I once went to a talk by Angus Reid and he explained that pollsters do political polling to demonstrate the accuracy of their methods to commercial clients, which is where the real money is. Voter preference is really the only polling activity where there is a reliable independent check of its accuracy.

Mr. Magoo Mr. Magoo's picture

Quote:
Just ask Manitoba Opposition Leader Rana Bokhari.

Um, who??

Do you mean "Manitoba Opposition Leader [whomever the NDP chooses]" or "Manitoba bronze-winner Rana Bokhari"?

R.E.Wood

Agreed - there's no chance Notley will leave her current job, so there's no point including her name in any federal leadership conversations.

Re: REB - is she suggesting she might run as the candidate to advance the cause of poorer people rising up into the middle class? 

 

Aristotleded24

Mr. Magoo wrote:

Quote:
Just ask Manitoba Opposition Leader Rana Bokhari.

Um, who??

Do you mean "Manitoba Opposition Leader [whomever the NDP chooses]" or "Manitoba bronze-winner Rana Bokhari"?

Bokhari went into the Manitoba election with a good chance of the Liberals coming in second place, and were second place in some polls recently. Their campaign ran their public support into the ground.

A more relevant way of stating that could have been: "Campaigns matter, just ask BC Premier Adrian Dix," or "Campaigns matter, just ask Toronto Mayor Olivia Chow."

kropotkin1951 kropotkin1951's picture

Aristotleded24 wrote:

Mr. Magoo wrote:

Quote:
Just ask Manitoba Opposition Leader Rana Bokhari.

Um, who??

Do you mean "Manitoba Opposition Leader [whomever the NDP chooses]" or "Manitoba bronze-winner Rana Bokhari"?

Bokhari went into the Manitoba election with a good chance of the Liberals coming in second place, and were second place in some polls recently. Their campaign ran their public support into the ground.

A more relevant way of stating that could have been: "Campaigns matter, just ask BC Premier Adrian Dix," or "Campaigns matter, just ask Toronto Mayor Olivia Chow."

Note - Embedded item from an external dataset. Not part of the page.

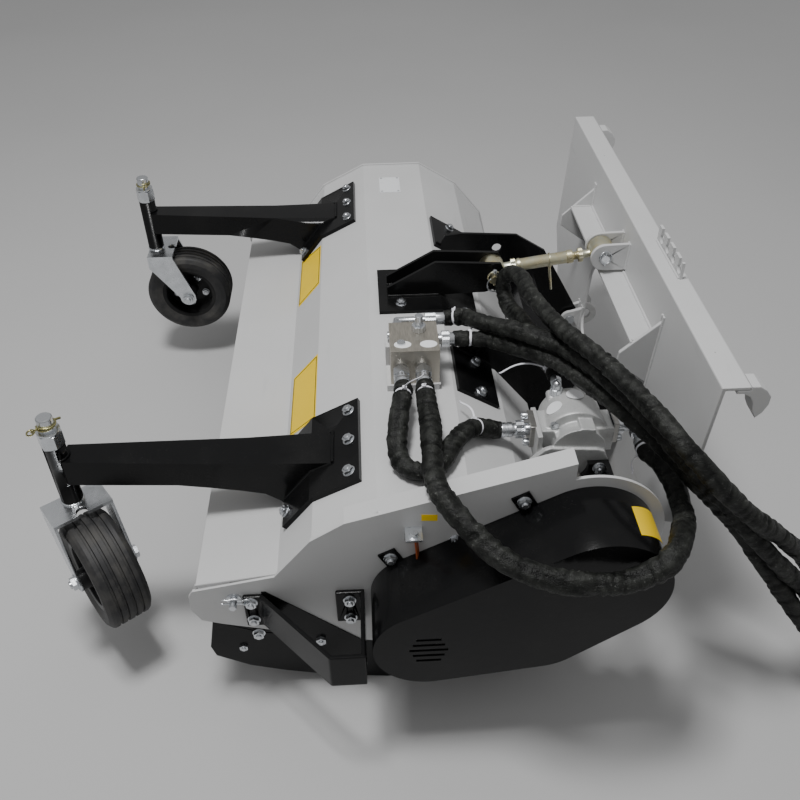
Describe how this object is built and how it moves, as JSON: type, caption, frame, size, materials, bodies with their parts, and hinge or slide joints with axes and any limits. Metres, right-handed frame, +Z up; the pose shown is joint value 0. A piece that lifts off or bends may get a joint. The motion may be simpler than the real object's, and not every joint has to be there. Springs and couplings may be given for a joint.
{
  "type": "flail mower",
  "caption": "Front flail mower for a loader: grey hood, flail rotor with belt drive, hydraulic motor, caster wheels on arms, skids, tilting quick-hitch frame and free hydraulic hoses.",
  "frame": {"origin": "middle of the footprint on the ground, measured without the free hoses and their couplers", "axes": "+X across the mower towards the belt side, +Y rearwards towards the hitch, +Z up"},
  "size_m": [1.612, 2.1401, 0.702],
  "materials": {
    "hood_paint": "satin light grey paint",
    "black_paint": "gloss black powder coat",
    "zinc": "bright zinc plate",
    "gold_zinc": "yellow zinc plate",
    "cast_alu": "cast, unpainted",
    "steel": "plain machined steel",
    "rotor_black": "satin black",
    "flap_rubber": "matt rubber",
    "tyre": "ribbed black rubber",
    "hose_sleeve": "hydraulic hose in a black textile sleeve",
    "belt": "V-belt rubber"
  },
  "bodies": {
    "mower": {"hood_shell": "hood_paint", "near_end_plate": "hood_paint", "far_end_plate": "hood_paint", "near_skid": "black_paint", "far_skid": "black_paint", "bumper_guard": "black_paint", "near_caster_arm": "black_paint", "far_caster_arm": "black_paint", "link_clevis": "black_paint", "near_rear_bracket": "black_paint", "far_rear_bracket": "black_paint", "rear_cross_tube": "black_paint", "motor_mount": "black_paint", "motor_housing": "cast_alu", "motor_fittings": "zinc", "valve_bracket": "hood_paint", "valve_block": "steel", "valve_fittings": "zinc", "belt_guard": "black_paint", "drive_belts": "belt", "tensioner_arm": "steel", "near_bearing": "steel", "far_bearing": "steel", "flap_rod": "zinc", "rear_flap": "flap_rubber", "roller_hangers": "black_paint", "front_link_pin": "gold_zinc", "hood_bolts": "zinc", "plate_bolts": "zinc", "guard_latch": "zinc", "pressure_hose": "hose_sleeve", "return_hose": "hose_sleeve", "drain_hose": "hose_sleeve", "motor_feed_hose": "hose_sleeve", "motor_return_hose": "hose_sleeve", "hose_couplers": "zinc"},
    "rotor": {"rotor_tube": "rotor_black", "flails": "steel", "flail_bolts": "zinc", "rotor_pulley": "steel"},
    "drive_pulley": {"motor_shaft": "steel", "motor_pulley": "steel"},
    "idler": {"idler_roller": "steel"},
    "ground_roller": {"rear_roller": "rotor_black"},
    "flap": {"front_flap": "black_paint"},
    "near_caster": {"near_caster_fork": "zinc", "near_stem_collar": "zinc"},
    "far_caster": {"far_caster_fork": "zinc", "far_stem_collar": "zinc"},
    "near_wheel": {"near_wheel_rim": "black_paint", "near_tyre": "tyre"},
    "far_wheel": {"far_wheel_rim": "black_paint", "far_tyre": "tyre"},
    "link": {"turnbuckle_sleeve": "gold_zinc"},
    "link_screw": {"turnbuckle_eye": "gold_zinc"},
    "hitch": {"hitch_frame": "hood_paint", "hitch_gussets": "hood_paint", "link_ears": "hood_paint", "pivot_lugs": "hood_paint", "lock_eyes": "hood_paint", "hitch_hooks": "hood_paint", "coupler_comb": "hood_paint", "hitch_pins": "zinc"}
  },
  "joints": [
    {"name": "rotor_spin", "type": "hinge", "parent": "mower", "child": "rotor", "pos_m": [-0.06, 0.06656, 0.29], "axis": [1, 0, 0], "continuous": true},
    {"name": "drive_spin", "type": "hinge", "parent": "mower", "child": "drive_pulley", "pos_m": [0.54, 0.35456, 0.44], "axis": [1, 0, 0], "continuous": true},
    {"name": "idler_spin", "type": "hinge", "parent": "mower", "child": "idler", "pos_m": [0.719, 0.24802, 0.27715], "axis": [1, 0, 0], "continuous": true},
    {"name": "ground_roller_spin", "type": "hinge", "parent": "mower", "child": "ground_roller", "pos_m": [-0.06, 0.30256, 0.062], "axis": [1, 0, 0], "continuous": true},
    {"name": "front_flap_swing", "type": "hinge", "parent": "mower", "child": "flap", "pos_m": [-0.06, -0.28544, 0.29], "axis": [1, 0, 0], "range_deg": [-15, 60]},
    {"name": "near_caster_swivel", "type": "hinge", "parent": "mower", "child": "near_caster", "pos_m": [0.435, -0.61144, 0.43], "axis": [0, 0, 1], "continuous": true},
    {"name": "far_caster_swivel", "type": "hinge", "parent": "mower", "child": "far_caster", "pos_m": [-0.555, -0.61144, 0.43], "axis": [0, 0, 1], "continuous": true},
    {"name": "near_wheel_spin", "type": "hinge", "parent": "near_caster", "child": "near_wheel", "pos_m": [0.49568, -0.56736, 0.224], "axis": [0.5878, -0.809, 0], "continuous": true},
    {"name": "far_wheel_spin", "type": "hinge", "parent": "far_caster", "child": "far_wheel", "pos_m": [-0.555, -0.53644, 0.224], "axis": [1, 0, 0], "continuous": true},
    {"name": "hitch_tilt", "type": "hinge", "parent": "mower", "child": "hitch", "pos_m": [-0.06, 0.52856, 0.262], "axis": [1, 0, 0], "range_deg": [-6, 2]},
    {"name": "link_pivot", "type": "hinge", "parent": "mower", "child": "link", "pos_m": [-0.06, 0.27356, 0.55], "axis": [1, 0, 0], "range_deg": [-1.3, 0.6]},
    {"name": "link_length", "type": "slide", "parent": "link", "child": "link_screw", "axis": [0, 0.9886, 0.1503], "range_m": [-0.0118, 0.0345]}
  ],
  "couplings": [
    {"joint": "drive_spin", "follows": "rotor_spin", "ratio": 0.70588},
    {"joint": "link_pivot", "follows": "hitch_tilt", "ratio": 0.19},
    {"joint": "link_length", "follows": "hitch_tilt", "m_per_rad": -0.323}
  ]
}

In this thread the most accurate way of saying that would be, "Campaigns matter just ask Prime Minister Tom Mulcair!"

Aristotleded24

kropotkin1951 wrote:

Aristotleded24 wrote:

Mr. Magoo wrote:

Quote:
Just ask Manitoba Opposition Leader Rana Bokhari.

Um, who??

Do you mean "Manitoba Opposition Leader [whomever the NDP chooses]" or "Manitoba bronze-winner Rana Bokhari"?

Bokhari went into the Manitoba election with a good chance of the Liberals coming in second place, and were second place in some polls recently. Their campaign ran their public support into the ground.

A more relevant way of stating that could have been: "Campaigns matter, just ask BC Premier Adrian Dix," or "Campaigns matter, just ask Toronto Mayor Olivia Chow."

In this thread the most accurate way of saying that would be, "Campaigns matter just ask Prime Minister Tom Mulcair!"

Laughing

Policywonk

brookmere wrote:

Since the misconception seems to be cascading I will point out once again that Mainstreet, as they said clearly in the text quoted, was reporting on those voters they contacted who said they would vote NDP. Not members. Obviously it would be not be feasible for any pollster to do a poll of NDP members without being given a membership list by the party.

People being polled can self-identify as members.

 

White Cat White Cat's picture

mark_alfred wrote:

White Cat wrote:

Policywonk wrote:

We did not adopt the Leap manifesto. Period.

Huh. The way the media was playing it I assumed the NDP already took the Leap.

NDP resolution that was passed wrote:

THEREFORE, BE IT RESOLVED the NDP recognizes and supports the Leap Manifesto as a high-level statement of principles that speaks to the aspirations, history, and values of the party.  We recognize and embrace the opportunity to confront the twin crises of inequality and climate change with an inspiring and positive agenda — to transform society as we transition to an economy beyond fossil fuels. The specific policies in the manifesto can and should be debated and modified on their own merits and according to the needs of various communities and all parts of Canada, but the goal of transforming our country according to the vision of the manifesto is harmony with the core beliefs and tradition of the NDP.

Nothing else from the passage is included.